Killer Gun Cleaning Tips

There’s a fine line between cleaning and over-cleaning a firearm. The key is to keep a gun in good working order without reducing its lifespan through excessive scrubbing.

BoreSnakes and the Otis Technology pull-through system are fine for cleaning out powder fouling and oiling bores, but might be inadequate for scrubbing out stubborn copper fouling or built-up layers of plastic wad.

One-piece steel or nylon-coated steel cleaning rods are better than aluminum rods, which are more likely to break, especially at any threaded joints. Aluminum rods might harbor fine grit that can abrade bores, too. Get in the habit of wiping rods clean during each pass through a bore.

When cleaning barrels, also clean chambers. These are usually larger than bores, so you’ll need a larger brush. Attach it to a short dowel or chamber cleaning rod, wrap a patch or two around the brush and clean with solvent as you would a barrel. Use toothbrushes, picks and whatever to clean out bolt locking recesses.

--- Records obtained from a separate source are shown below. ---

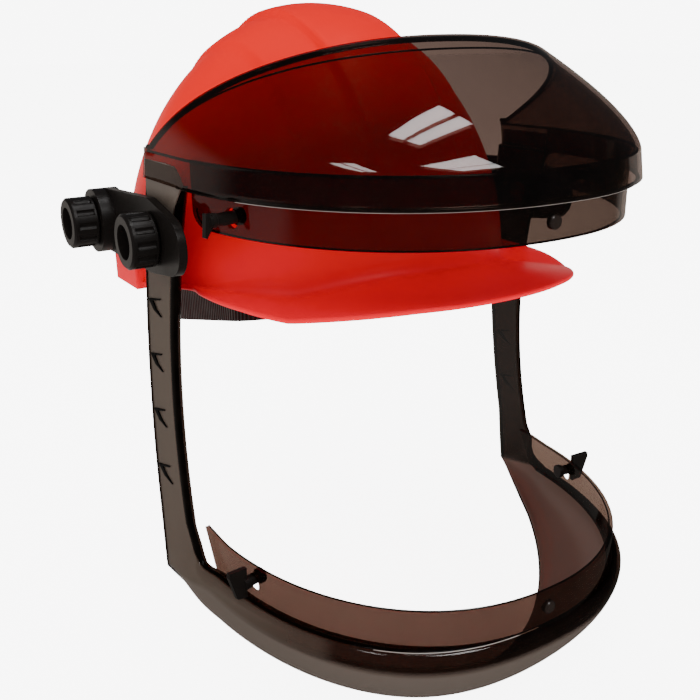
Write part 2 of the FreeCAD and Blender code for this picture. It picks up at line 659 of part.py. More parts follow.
# ---------------------------------------------------------------- build
def build():
    chin = chin_guard()
    nodes = {
        "hat_shell": hat_shell(),
        "headband": headband(),
        "brow_pad": brow_pad(),
        "crown_strap_lower": crown_strap(KEY_ANGLE, 0.0),
        "crown_strap_upper": crown_strap(-KEY_ANGLE, STRAP_SPACING),
        "suspension_keys": suspension_keys(),
        "ratchet_housing": ratchet_housing(),
        "ratchet_pinion": ratchet_pinion(),
        "ratchet_knob": ratchet_knob(),
        "brow_visor": brow_visor(),
        "top_window_flange": top_window_flange(),
        "bottom_window_flange": bottom_window_flange().cut(chin),
        "chin_guard": chin,
        "top_centre_stud": centre_stud(TOP_A, TOP_B, STUD_TOP_Z),
        "bottom_centre_stud": centre_stud(LOW_A, LOW_B, STUD_LOW_Z),
    }
    for side, sign in SIDES:
        nodes[f"{side}_arm"] = arm(sign).cut(chin)
        nodes[f"{side}_band_tail"] = band_tail(sign)
        nodes[f"{side}_slot_adapter"] = slot_adapter(sign)
        nodes[f"{side}_link_plate"] = link_plate(sign)
        nodes[f"{side}_clamp_bolt"] = clamp_bolt(sign)
        nodes[f"{side}_clamp_knob"] = knob(HUB_X[1] + KNOB_GAP, CLAMP_Y, CLAMP_Z, sign)
        nodes[f"{side}_pivot_bolt"] = pivot_bolt(sign)
        nodes[f"{side}_pivot_knob"] = knob(LINK_X[1] + KNOB_GAP, PIVOT_Y, PIVOT_Z, sign)
        nodes[f"{side}_friction_washer"] = friction_washer(sign)
        base, normal = stud_place(TOP_A, TOP_B, sign * STUD_SIDE_ANGLE, STUD_TOP_Z)
        nodes[f"{side}_top_fastener"] = turn_fastener(base, normal, TOP_SEAT, TOP_FIN)
        base, normal = stud_place(LOW_A, LOW_B, sign * STUD_SIDE_ANGLE, STUD_LOW_Z)
        nodes[f"{side}_bottom_fastener"] = turn_fastener(base, normal, LOW_SEAT, LOW_FIN)
    os.makedirs("parts", exist_ok=True)
    for name, shape in nodes.items():
        solids = len(shape.Solids)
        print(f"{name:24s} valid {shape.isValid()} solids {solids} volume {shape.Volume:.0f}")
        shape.exportStep(f"parts/{name}.step")


build()
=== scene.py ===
import math

import bpy
import numpy as np
from mathutils import Matrix, Vector


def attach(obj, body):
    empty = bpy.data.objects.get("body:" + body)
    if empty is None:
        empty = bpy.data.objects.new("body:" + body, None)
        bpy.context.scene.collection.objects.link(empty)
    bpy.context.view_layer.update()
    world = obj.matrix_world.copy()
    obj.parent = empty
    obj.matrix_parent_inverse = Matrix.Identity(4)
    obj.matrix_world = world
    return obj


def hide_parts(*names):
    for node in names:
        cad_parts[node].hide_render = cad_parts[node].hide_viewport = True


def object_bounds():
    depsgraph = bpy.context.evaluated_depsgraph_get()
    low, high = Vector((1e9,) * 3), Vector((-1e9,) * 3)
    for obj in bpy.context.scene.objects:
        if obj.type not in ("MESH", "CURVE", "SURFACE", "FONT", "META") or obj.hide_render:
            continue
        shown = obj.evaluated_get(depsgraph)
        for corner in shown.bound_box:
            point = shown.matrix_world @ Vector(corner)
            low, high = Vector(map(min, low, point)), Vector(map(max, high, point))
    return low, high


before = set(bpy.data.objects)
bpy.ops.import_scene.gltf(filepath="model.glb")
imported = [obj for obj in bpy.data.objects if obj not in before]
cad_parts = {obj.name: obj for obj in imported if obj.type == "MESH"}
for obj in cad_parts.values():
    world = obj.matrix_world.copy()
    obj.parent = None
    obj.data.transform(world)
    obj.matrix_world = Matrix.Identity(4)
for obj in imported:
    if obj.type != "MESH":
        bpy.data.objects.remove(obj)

CAD_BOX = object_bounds()
MM = 0.001
SIDES = (("right", -1), ("left", 1))

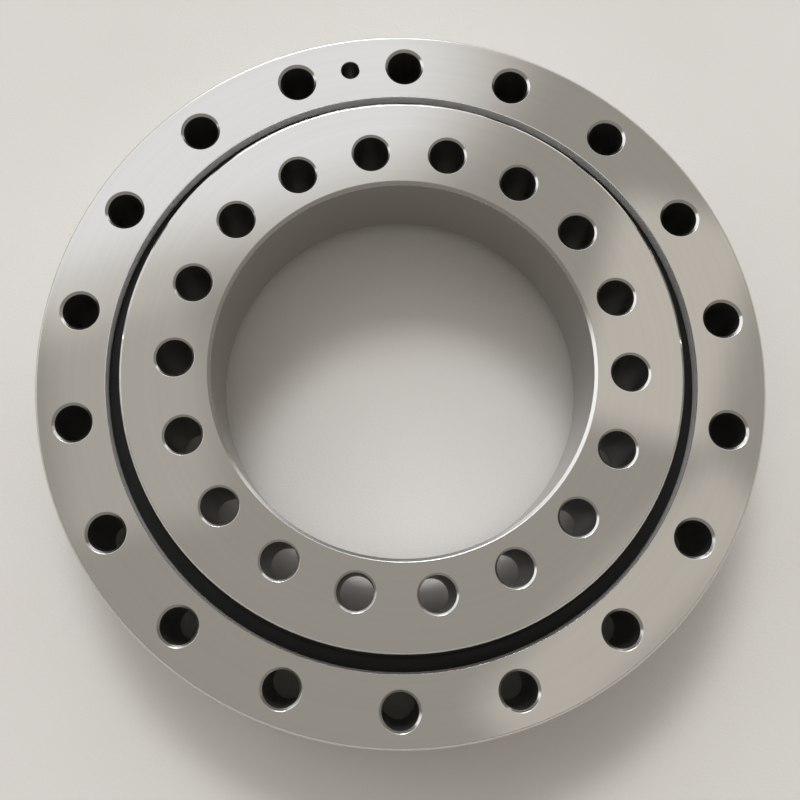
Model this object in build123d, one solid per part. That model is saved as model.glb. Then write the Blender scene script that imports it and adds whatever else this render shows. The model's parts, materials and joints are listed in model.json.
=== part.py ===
"""Slewing ring bearing: a single row of balls in four-point contact between two thick bolted rings.

Z is the axis of rotation.  The outer ring stands on z = 0 and the inner ring is raised by STEP, so
each ring has one free mounting face.  Everything at the joint line between the rings repeats by a
half turn about the ball centre: what the top seal is to the inner ring, the bottom seal is to the
outer ring.
"""
import os
from math import cos, radians, sin, sqrt

from build123d import *

os.makedirs("parts", exist_ok=True)

# ---- driving dimensions (mm) -------------------------------------------------------------------
OUTER_D = 330.0          # over the outer ring
BORE_D = 170.0           # through the inner ring
RING_H = 50.0            # height of either ring
STEP = 10.0              # the inner ring stands this far above the outer one
PITCH_D = 250.0          # circle through the ball centres
BALL_D = 20.0
BALL_COUNT = 34
LAND_GAP = 2.0           # radial gap between the two plain lands beside the balls
EDGE = 1.0               # chamfer on the outside edges
BORE_EDGE = 1.5          # chamfer at both ends of the bore
BREAK = 0.3              # small edge break on the seal recess
SOFT = 0.4               # radius that polishing leaves on the corners of the chamfers
FINE = 0.1               # and on the small corners of the joint line
LIP_SOFT = (1.5, 1.0)    # radii of the two bends in the back of the seal lip

HOLES = 18               # bolt holes in each ring
HOLE_D = 16.0            # clearance for M14 bolts
OUTER_PCD = 298.0
INNER_PCD = 202.0
OUTER_HOLE_EDGE = 1.2    # countersink of the outer ring's holes
INNER_HOLE_EDGE = 1.0    # countersink of the inner ring's holes
INNER_TURN = 8.75        # how far the inner ring is turned from the outer ring's holes, degrees

RACE_R = 10.65           # radius of each raceway arc, a little over the ball's
CONTACT_PLAY = 0.25      # play between ball and raceway at the 45 degree contact points

SEAL_DEPTH = 7.0         # depth of the recess that the lip sits in
RECESS_W = 7.5           # width of that recess, from the land outwards
ROOT_W = 5.0             # height of the slot that holds the seal's root
ROOT_DEPTH = 4.0         # depth of that slot behind the collar
LIP_GAP = 0.35           # running gap between lip and recess

SPACER_D = 15.0          # ball spacers: short rollers with a cup at each end
SPACER_L = 8.0
SPACER_BORE = 6.0
CUP_PLAY = 0.2           # play between a ball and the cup beside it

PLUG_AZ = 100.0          # ball-filling plug, half way between two bolt holes
PLUG_D = 22.0
PLUG_SINK = 0.4          # how far its end lies below the rim
PULL_D = 8.0             # extraction thread in the plug's end
PULL_DEPTH = 8.0
PIN_D = 8.0              # taper pin through the plug: small end, 1:50
PIN_L = 26.0
PIN_TOP = 34.0           # top of the pin, sunk 16 mm below the outer ring's face
PIN_HOLE_EDGE = 0.3

PORT_AZ = (0.0, 180.0)   # two grease ports in the rim
PORT_D = 10.0            # M10 x 1 thread, modelled at its outside diameter
PORT_DEPTH = 15.0
PORT_DUCT_D = 5.0        # drilling from the port to the raceway
PORT_EDGE = 0.8
SCREW_L = 8.0            # socket set screw that closes the port
SCREW_SINK = 1.5
SOCKET_AF = 5.0
SOCKET_DEPTH = 4.5

# ---- derived sizes -----------------------------------------------------------------------------
TOTAL_H = RING_H + STEP
PITCH_R = PITCH_D / 2
BALL_R = BALL_D / 2
BALL_Z = TOTAL_H / 2
OUTER_R = OUTER_D / 2
BORE_R = BORE_D / 2
LAND_OUT = PITCH_R + LAND_GAP / 2          # plain inside face of the outer ring
RECESS_R = LAND_OUT + RECESS_W
RECESS_Z = RING_H - SEAL_DEPTH
SLOT_TOP = RING_H - 3.0                    # the root slot's upper face in the inner ring
SLOT_BASE = SLOT_TOP - ROOT_W
PIN_R = OUTER_PCD / 2                      # the pin stands on the bolt circle


def swap(points):
    """The half turn about the ball centre that exchanges the two rings' joint faces."""
    return [(PITCH_D - r, TOTAL_H - z, *soft) for r, z, *soft in points]


def ring(points):
    """A closed section turned once round the axis: (radius, height), or (radius, height, corner)."""
    with BuildPart() as part:
        with BuildSketch(Plane.XZ) as section:
            with BuildLine():
                Polyline(*[point[:2] for point in points], close=True)
            make_face()
            for r, z, *soft in points:
                if soft:
                    fillet(section.vertices().sort_by_distance((r, z))[0], soft[0])
        revolve(axis=Axis.Z)
    return part.part


def tunnel():
    """The space swept by the balls: four arcs that meet in a pointed arch in either ring."""
    offset = (RACE_R - BALL_R - CONTACT_PLAY) / sqrt(2)
    section = None
    for dr in (-offset, offset):
        for dz in (-offset, offset):
            disc = Pos(PITCH_R + dr, BALL_Z + dz) * Circle(RACE_R)
            section = disc if section is None else section & disc
    return revolve(Plane.XZ * section, axis=Axis.Z)


def bolt_hole(z_low, z_high, edge):
    """A through hole on the Z axis with the same softened countersink at both faces.

    Beyond each face the cutter goes on at a shallow slope, so that the corner runs out smoothly.
    """
    r = HOLE_D / 2
    out = 2.0
    rise = out / 8
    return ring([
        (0, z_low - rise), (r + edge + out, z_low - rise),
        (r + edge, z_low, SOFT), (r, z_low + edge, SOFT),
        (r, z_high - edge, SOFT), (r + edge, z_high, SOFT),
        (r + edge + out, z_high + rise), (0, z_high + rise),
    ])


def bolt_holes(pcd, turn, z_low, z_high, edge):
    """All the holes of one bolt circle; turn is measured from +Y."""
    hole = bolt_hole(z_low, z_high, edge)
    step = 360 / HOLES
    return [Rot(0, 0, 90 + turn + k * step) * Pos(pcd / 2, 0, 0) * hole for k in range(HOLES)]


def radial(solid, azimuth, z):
    """Lays a solid that stands along +Z at the origin out along the radius at azimuth."""
    return Rot(0, 0, azimuth) * Pos(0, 0, z) * Rot(0, 90, 0) * solid


def rod(r_from, r_to, diameter, end_edge=0.0):
    """A round bar along +Z from r_from to r_to, chamfered at its far end."""
    bar = Pos(0, 0, (r_from + r_to) / 2) * Cylinder(diameter / 2, r_to - r_from)
    if end_edge:
        bar = chamfer(bar.faces().sort_by(Axis.Z)[-1].edges(), end_edge)
    return bar


def flare(r_face, diameter, edge):
    """The countersink of a radial hole that opens in the rim at r_face."""
    low = Pos(0, 0, r_face - edge)
    return low * Cone(diameter / 2, diameter / 2 + 2 * edge, 2 * edge,
                      align=(Align.CENTER, Align.CENTER, Align.MIN))


def taper(z_low, z_high):
    """The 1:50 taper of the pin, between two heights, on the pin's own axis."""
    radius = [(PIN_D + (z - (PIN_TOP - PIN_L)) / 50) / 2 for z in (z_low, z_high)]
    cone = Cone(*radius, z_high - z_low, align=(Align.CENTER, Align.CENTER, Align.MIN))
    return Rot(0, 0, PLUG_AZ) * Pos(PIN_R, 0, z_low) * cone


# ---- the joint line between the rings, drawn once and used by both ---------------------------
outer_joint = [
    (PITCH_R + EDGE, 0, SOFT), (PITCH_R, EDGE, SOFT),
    (PITCH_R, TOTAL_H - SLOT_TOP, FINE),
    (PITCH_R + ROOT_DEPTH, TOTAL_H - SLOT_TOP), (PITCH_R + ROOT_DEPTH, TOTAL_H - SLOT_BASE),
    (LAND_OUT, TOTAL_H - SLOT_BASE),
    (LAND_OUT, RECESS_Z - BREAK), (LAND_OUT + BREAK, RECESS_Z),
    (RECESS_R, RECESS_Z, FINE), (RECESS_R, RING_H - BREAK, FINE), (RECESS_R + BREAK, RING_H, FINE),
]

ball_space = tunnel()

# ---- filling plug, its pin, and the holes they need ------------------------------------------
plug_reach = radial(rod(PITCH_R - 5, OUTER_R + 5, PLUG_D), PLUG_AZ, BALL_Z)
pin_hole_top = (PIN_D + PIN_L / 50) / 2
pin_hole = (
    taper(PIN_TOP - PIN_L, PIN_TOP)
    + Rot(0, 0, PLUG_AZ) * Pos(PIN_R, 0, (PIN_TOP + RING_H + 1) / 2)
    * Cylinder(pin_hole_top, RING_H + 1 - PIN_TOP)
)
pin_flare = Rot(0, 0, PLUG_AZ) * Pos(PIN_R, 0, RING_H - PIN_HOLE_EDGE) * Cone(
    pin_hole_top, pin_hole_top + 2 * PIN_HOLE_EDGE, 2 * PIN_HOLE_EDGE,
    align=(Align.CENTER, Align.CENTER, Align.MIN))

plug_blank = radial(rod(PITCH_R - 5, OUTER_R - PLUG_SINK, PLUG_D, 0.5), PLUG_AZ, BALL_Z)
bar_room = ring([(LAND_OUT, 0), (OUTER_R + 5, 0), (OUTER_R + 5, RING_H), (LAND_OUT, RING_H)])
pull_hole = radial(rod(OUTER_R - PLUG_SINK - PULL_DEPTH, OUTER_R + 2, PULL_D), PLUG_AZ, BALL_Z)
filling_plug = (plug_blank & bar_room) - ball_space - pin_hole - pull_hole

plug_pin = chamfer(taper(PIN_TOP - PIN_L, PIN_TOP).edges(), 0.4)

# ---- grease ports -----------------------------------------------------------------------------
port_cuts = []
screws = []
for az in PORT_AZ:
    port_cuts += [
        radial(rod(OUTER_R - PORT_DEPTH, OUTER_R + 2, PORT_D), az, BALL_Z),
        radial(rod(PITCH_R + BALL_R - 2, OUTER_R - PORT_DEPTH + 1, PORT_DUCT_D), az, BALL_Z),
        radial(flare(OUTER_R, PORT_D, PORT_EDGE), az, BALL_Z),
    ]
    end = OUTER_R - SCREW_SINK
    body = Pos(0, 0, end - SCREW_L / 2) * Cylinder(PORT_D / 2, SCREW_L)
    body = chamfer(body.edges().filter_by(GeomType.CIRCLE), 0.7)
    socket = Pos(0, 0, end - SOCKET_DEPTH) * extrude(
        RegularPolygon(SOCKET_AF / sqrt(3), 6), SOCKET_DEPTH + 1)
    screws.append(radial(body - socket, az, BALL_Z))

# ---- rings -------------------------------------------------------------------------------------
outer_ring = ring(outer_joint + [
    (OUTER_R - EDGE, RING_H, SOFT), (OUTER_R, RING_H - EDGE, SOFT),
    (OUTER_R, EDGE, SOFT), (OUTER_R - EDGE, 0, SOFT),
])
outer_ring = outer_ring - ball_space
outer_ring = outer_ring - bolt_holes(OUTER_PCD, 0, 0, RING_H, OUTER_HOLE_EDGE)
outer_ring = outer_ring - [plug_reach, pin_hole, pin_flare] - port_cuts

inner_ring = ring(swap(outer_joint) + [
    (BORE_R + BORE_EDGE, STEP, SOFT), (BORE_R, STEP + BORE_EDGE, SOFT),
    (BORE_R, TOTAL_H - BORE_EDGE, SOFT), (BORE_R + BORE_EDGE, TOTAL_H, SOFT),
])
inner_ring = inner_ring - ball_space
inner_ring = inner_ring - bolt_holes(INNER_PCD, INNER_TURN, STEP, TOTAL_H, INNER_HOLE_EDGE)

# ---- seals: a root pressed in its slot, and a lip that leans into the recess opposite --------
root_back = PITCH_R - ROOT_DEPTH
lip_tip = RECESS_R - LIP_GAP
lip_low = RECESS_Z + LIP_GAP
upper_section = [
    (root_back, SLOT_BASE), (LAND_OUT - LAND_GAP + 0.6, SLOT_BASE),
    (PITCH_R + 0.6, lip_low + 0.5), (lip_tip - 0.6, lip_low, FINE), (lip_tip, lip_low + 0.3, FINE),
    (lip_tip, lip_low + 0.9, SOFT), (PITCH_R + 2.4, SLOT_TOP - 1.3, LIP_SOFT[0]),
    (PITCH_R + 1.2, SLOT_TOP - 0.2, LIP_SOFT[1]), (PITCH_R, SLOT_TOP), (root_back, SLOT_TOP),
]
upper_seal = ring(upper_section)
lower_seal = ring(swap(upper_section))

# ---- balls and the spacers between them --------------------------------------------------------
ball_step = 360 / BALL_COUNT
half_chord = PITCH_R * sin(radians(ball_step / 2))
spacer_r = PITCH_R * cos(radians(ball_step / 2))
cup = BALL_R + CUP_PLAY
spacer = Cylinder(SPACER_D / 2, SPACER_L) - Cylinder(SPACER_BORE / 2, SPACER_L + 2)
spacer = spacer - [Pos(0, 0, s * half_chord) * Sphere(cup) for s in (-1, 1)]
spacer = Rot(90, 0, 0) * spacer

spacers = [
    Rot(0, 0, (k + 0.5) * ball_step) * Pos(spacer_r, 0, BALL_Z) * spacer
    for k in range(BALL_COUNT)
]
balls = [
    Rot(0, 0, k * ball_step) * Pos(PITCH_R, 0, BALL_Z) * Sphere(BALL_R)
    for k in range(BALL_COUNT)
]

# ---- write one file per piece -------------------------------------------------------------------
pieces = {
    "outer_ring": outer_ring,
    "inner_ring": inner_ring,
    "upper_seal": upper_seal,
    "lower_seal": lower_seal,
    "filling_plug": filling_plug,
    "plug_pin": plug_pin,
    "ball_spacers": Compound(children=[s.solid() for s in spacers]),
}
for k, screw in enumerate(screws, start=1):
    pieces[f"grease_port_screw_{k}"] = screw
for k, ball in enumerate(balls, start=1):
    pieces[f"ball_{k:02d}"] = ball

for name, shape in pieces.items():
    export_step(shape, f"parts/{name}.step")
    print(name, round(shape.volume / 1000, 2), "cm3")
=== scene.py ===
"""Slewing ring bearing on a pale floor: finishes, floor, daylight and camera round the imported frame.

Units are metres.  Z is the bearing's axis and z = 0 is the face it stands on.
"""
import json
from math import cos, pi, radians, sin

import bmesh
import bpy
import numpy as np
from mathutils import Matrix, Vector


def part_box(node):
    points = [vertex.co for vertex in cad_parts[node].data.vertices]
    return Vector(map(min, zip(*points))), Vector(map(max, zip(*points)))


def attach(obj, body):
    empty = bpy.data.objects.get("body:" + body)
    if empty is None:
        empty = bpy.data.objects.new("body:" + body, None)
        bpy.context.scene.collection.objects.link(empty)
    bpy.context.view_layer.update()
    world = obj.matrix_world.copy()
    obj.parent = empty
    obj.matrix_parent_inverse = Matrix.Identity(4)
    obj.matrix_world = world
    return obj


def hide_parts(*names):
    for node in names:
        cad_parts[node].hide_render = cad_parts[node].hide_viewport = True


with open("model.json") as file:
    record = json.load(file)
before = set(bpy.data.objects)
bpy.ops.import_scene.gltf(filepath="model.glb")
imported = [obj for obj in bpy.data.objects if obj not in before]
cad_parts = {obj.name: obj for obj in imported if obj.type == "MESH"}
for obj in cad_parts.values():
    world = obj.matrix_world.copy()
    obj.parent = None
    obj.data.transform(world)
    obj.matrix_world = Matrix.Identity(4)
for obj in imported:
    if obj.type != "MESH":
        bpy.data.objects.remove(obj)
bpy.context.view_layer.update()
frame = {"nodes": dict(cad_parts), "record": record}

MM = 0.001

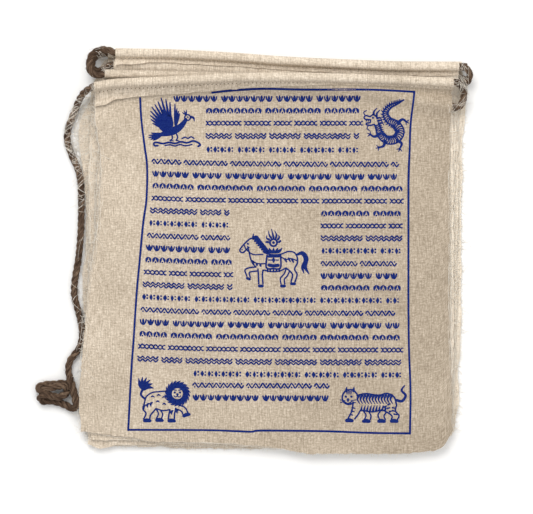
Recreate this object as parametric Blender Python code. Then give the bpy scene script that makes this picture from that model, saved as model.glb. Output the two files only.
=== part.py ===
"""A string of five cotton prayer flags, folded flag on flag into a stack on its own cord.

Lengths are in millimetres and become metres when a mesh is made. +X runs to the right of the
print, +Y towards the sewn casings and +Z up from the table. The origin is on the table, under
the middle of the stack.

Each flag is one piece of cloth. Its top edge is turned over the cord and sewn down, which makes
a casing and leaves a narrow hem flap. The cord runs through all five casings in turn, loops
from each flag to the next, and ends in a knotted tie at the left.
"""

import math

import bpy
import numpy as np
from mathutils import Vector

MM = 0.001

# Driving sizes
CLOTH = 1.0
LAYER_GAP = 0.4
FOLD_GAP = 0.3
CORD = 4.0
CORD_SLACK = 0.35
SEAM = 4.3
FLAGS_IN_STACK = 5

# The sizes of a casing, measured to the middle of its cloth
CASING = CORD / 2 + CORD_SLACK + CLOTH / 2
CASING_OUTER = CASING + CLOTH / 2
FOLD = CLOTH + FOLD_GAP
LAYER = CLOTH + LAYER_GAP
DRAPE_SLOPE = 1.1
DRAPE_SIDEWAYS = 0.5
HEM_GAP = 0.85
FLAP_LIFT = FOLD + 0.15
FLAP_CLEARANCE = 1.5
SHORTEST_FLAP = 1.0
EDGE_CLEARANCE = 3.0

# How the cloth comes off the round of a casing to its seam, and off the seam to the stack
ROUND_REACH = 0.8 * CASING
SEAM_SIDE = SEAM - 1.0
SEAM_SLOPE = 1.65
SEAM_LIP = 0.5
LEAVING_REACH = 25.0
BEND = 0.8

# The loose swell of the stack, the two soft valleys across it, and where it fades to its edges
CREST = 1.2
VALLEY_DEPTH = 0.8
UPPER_VALLEY_Y = 49.0
UPPER_VALLEY_SLANT = 0.03
UPPER_VALLEY_WIDTH = 9.0
LOWER_VALLEY_Y = -29.0
LOWER_VALLEY_WIDTH = 10.0
HEM_END, HEM_FADE = 92.0, 30.0
LOWER_END, LOWER_FADE = -122.0, 40.0
SIDE_END, SIDE_FADE = 118.0, 30.0

# The middle line of each casing and of the cord in it, from left to right: x, y, z
CASING_LINES = {
    "flag_1": [(-109.5, 102, 13.2), (-100, 104, 15.0), (-83.5, 104.5, 16.2), (-60, 105.5, 17.6),
               (-19.5, 107.5, 19.3), (17.5, 107.5, 19.0), (48.5, 107, 17.2), (79.5, 106, 14.8),
               (112.5, 104.5, 13.8)],
    "flag_2": [(-103, 110, 11.3), (-83.5, 109.5, 11.3), (-56.5, 109, 11.4), (-13.5, 107.5, 12.2),
               (17.5, 105, 11.9), (55, 101, 10.1), (86, 95, 8.9), (112, 90, 8.6)],
    "flag_3": [(-96.5, 123, 10.9), (-63, 122.5, 10.9), (-25.5, 120.5, 11.0), (5.5, 118, 11.3),
               (45, 116, 11.4), (75.5, 114.5, 11.5), (116, 114.5, 11.4)],
    "flag_4": [(-98, 115.6, 4.7), (-63, 115.2, 4.7), (-25.5, 113.3, 4.7), (5.5, 111.1, 4.7),
               (45, 109.4, 4.7), (75.5, 108.1, 4.7), (115, 107.9, 4.7)],
    "flag_5": [(-101.5, 123, 3.35), (-63, 122.5, 3.35), (-25.5, 120.6, 3.35), (5.5, 118.4, 3.35),
               (45, 116.7, 3.35), (75.5, 115.4, 3.35), (118, 115.2, 3.35)],
}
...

Go light on oil. While it protects against rust, it also attracts dust and dirt. Too much can gum up the works. Some semiauto handguns such as 1911s shoot better “wet,” meaning lots of oil on the slide, but most others do not. And 1911s should be cleaned often to maintain function.

Screw-in choke tubes are a special case. They should be turned off and cleaned more often than barrels because carbon can build up under the threads. Moisture can also rust them. Clean thoroughly with solvent and a stiff nylon brush, then coat threads with an anti-seize grease. Screw-in style breech plugs and nipples on muzzleloaders must be similarly maintained.

An easy method for displacing moisture from all corners of a wet firearm is to heat the gun with a hair dryer, or stand it over a typical floor register. You can get gun metal too hot to touch with just a hair dryer, so use judiciously and pay attention.

Rimfire .22 Long Rifle bores rarely, if ever, need to be cleaned unless accuracy suffers from excessive carbon build-up. Semiauto actions get gummed up from powder residue quickly, which causes malfunctions in .22s.

AR-platform rifles get dirty fast and must be stripped and cleaned thoroughly to maintain function. Ditto many semiauto shotguns.